**AIM**
Word for word, restate every line of the material.

—————

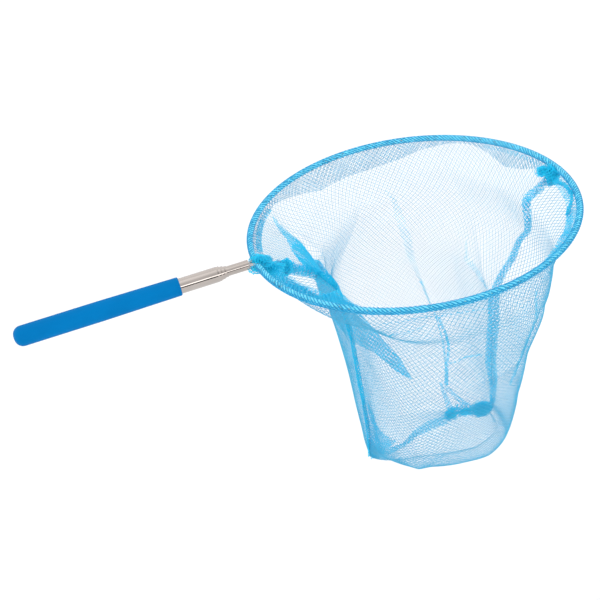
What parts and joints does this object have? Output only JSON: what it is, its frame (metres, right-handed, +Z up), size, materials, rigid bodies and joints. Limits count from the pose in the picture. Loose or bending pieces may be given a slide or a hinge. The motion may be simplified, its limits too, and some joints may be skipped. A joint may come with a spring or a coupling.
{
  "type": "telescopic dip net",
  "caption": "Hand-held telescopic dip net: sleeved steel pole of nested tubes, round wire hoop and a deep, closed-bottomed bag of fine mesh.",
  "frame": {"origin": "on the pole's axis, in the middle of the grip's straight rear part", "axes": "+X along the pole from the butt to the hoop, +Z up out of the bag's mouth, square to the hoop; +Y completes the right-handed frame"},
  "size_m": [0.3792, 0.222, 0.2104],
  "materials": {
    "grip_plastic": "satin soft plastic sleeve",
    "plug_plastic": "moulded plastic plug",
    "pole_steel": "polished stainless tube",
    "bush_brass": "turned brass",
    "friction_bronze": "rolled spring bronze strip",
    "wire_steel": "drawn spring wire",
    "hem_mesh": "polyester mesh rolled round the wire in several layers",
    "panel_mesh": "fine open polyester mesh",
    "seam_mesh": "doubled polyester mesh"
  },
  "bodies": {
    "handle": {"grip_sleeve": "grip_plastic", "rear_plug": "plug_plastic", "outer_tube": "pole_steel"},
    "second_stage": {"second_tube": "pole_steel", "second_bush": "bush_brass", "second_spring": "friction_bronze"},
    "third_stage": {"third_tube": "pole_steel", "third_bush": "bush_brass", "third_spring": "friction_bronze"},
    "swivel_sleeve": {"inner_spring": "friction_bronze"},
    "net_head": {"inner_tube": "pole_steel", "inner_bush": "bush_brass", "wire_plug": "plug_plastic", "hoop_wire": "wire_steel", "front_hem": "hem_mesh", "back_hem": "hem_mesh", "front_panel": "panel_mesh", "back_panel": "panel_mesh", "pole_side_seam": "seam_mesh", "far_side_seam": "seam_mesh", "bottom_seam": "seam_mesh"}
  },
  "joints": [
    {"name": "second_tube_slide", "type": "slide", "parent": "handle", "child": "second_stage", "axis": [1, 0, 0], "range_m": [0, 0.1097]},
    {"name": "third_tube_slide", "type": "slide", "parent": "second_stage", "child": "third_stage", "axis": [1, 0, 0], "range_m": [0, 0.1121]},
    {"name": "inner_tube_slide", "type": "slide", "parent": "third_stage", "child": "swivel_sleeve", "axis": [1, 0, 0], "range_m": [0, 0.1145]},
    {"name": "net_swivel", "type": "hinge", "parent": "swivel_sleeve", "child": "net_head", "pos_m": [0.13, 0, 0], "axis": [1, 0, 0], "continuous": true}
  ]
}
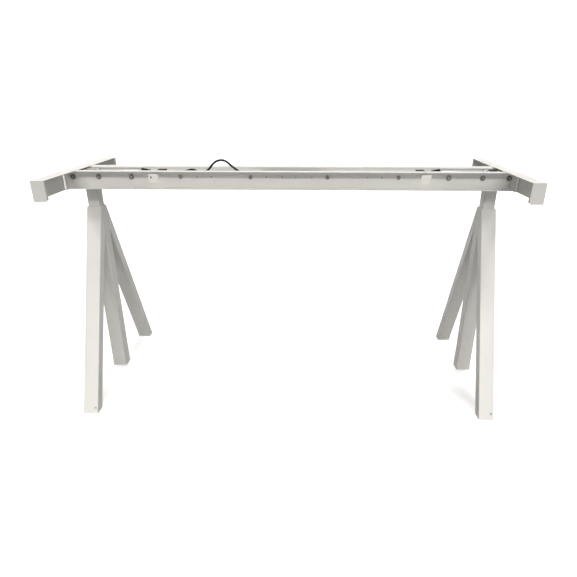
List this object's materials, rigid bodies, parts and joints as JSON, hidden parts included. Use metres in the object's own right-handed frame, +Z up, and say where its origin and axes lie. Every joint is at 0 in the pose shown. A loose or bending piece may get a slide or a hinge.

—————

**OUTPUT OF THE TASK**
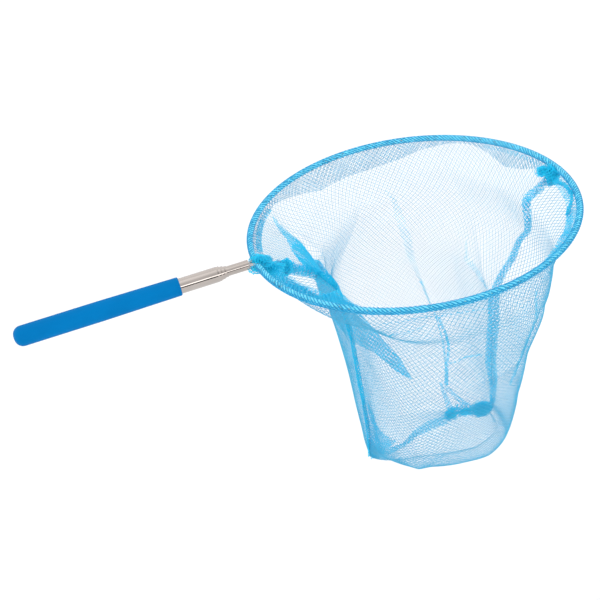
What parts and joints does this object have? Output only JSON: what it is, its frame (metres, right-handed, +Z up), size, materials, rigid bodies and joints. Limits count from the pose in the picture. Loose or bending pieces may be given a slide or a hinge. The motion may be simplified, its limits too, and some joints may be skipped. A joint may come with a spring or a coupling.
{
  "type": "telescopic dip net",
  "caption": "Hand-held telescopic dip net: sleeved steel pole of nested tubes, round wire hoop and a deep, closed-bottomed bag of fine mesh.",
  "frame": {"origin": "on the pole's axis, in the middle of the grip's straight rear part", "axes": "+X along the pole from the butt to the hoop, +Z up out of the bag's mouth, square to the hoop; +Y completes the right-handed frame"},
  "size_m": [0.3792, 0.222, 0.2104],
  "materials": {
    "grip_plastic": "satin soft plastic sleeve",
    "plug_plastic": "moulded plastic plug",
    "pole_steel": "polished stainless tube",
    "bush_brass": "turned brass",
    "friction_bronze": "rolled spring bronze strip",
    "wire_steel": "drawn spring wire",
    "hem_mesh": "polyester mesh rolled round the wire in several layers",
    "panel_mesh": "fine open polyester mesh",
    "seam_mesh": "doubled polyester mesh"
  },
  "bodies": {
    "handle": {"grip_sleeve": "grip_plastic", "rear_plug": "plug_plastic", "outer_tube": "pole_steel"},
    "second_stage": {"second_tube": "pole_steel", "second_bush": "bush_brass", "second_spring": "friction_bronze"},
    "third_stage": {"third_tube": "pole_steel", "third_bush": "bush_brass", "third_spring": "friction_bronze"},
    "swivel_sleeve": {"inner_spring": "friction_bronze"},
    "net_head": {"inner_tube": "pole_steel", "inner_bush": "bush_brass", "wire_plug": "plug_plastic", "hoop_wire": "wire_steel", "front_hem": "hem_mesh", "back_hem": "hem_mesh", "front_panel": "panel_mesh", "back_panel": "panel_mesh", "pole_side_seam": "seam_mesh", "far_side_seam": "seam_mesh", "bottom_seam": "seam_mesh"}
  },
  "joints": [
    {"name": "second_tube_slide", "type": "slide", "parent": "handle", "child": "second_stage", "axis": [1, 0, 0], "range_m": [0, 0.1097]},
    {"name": "third_tube_slide", "type": "slide", "parent": "second_stage", "child": "third_stage", "axis": [1, 0, 0], "range_m": [0, 0.1121]},
    {"name": "inner_tube_slide", "type": "slide", "parent": "third_stage", "child": "swivel_sleeve", "axis": [1, 0, 0], "range_m": [0, 0.1145]},
    {"name": "net_swivel", "type": "hinge", "parent": "swivel_sleeve", "child": "net_head", "pos_m": [0.13, 0, 0], "axis": [1, 0, 0], "continuous": true}
  ]
}
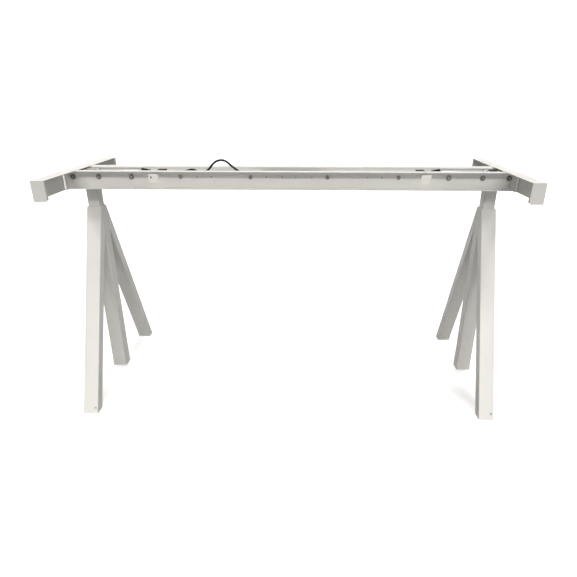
List this object's materials, rigid bodies, parts and joints as JSON, hidden parts included. Use metres in the object's own right-handed frame, +Z up, and say where its origin and axes lie. Every joint is at 0 in the pose shown. A loose or bending piece may get a slide or a hinge.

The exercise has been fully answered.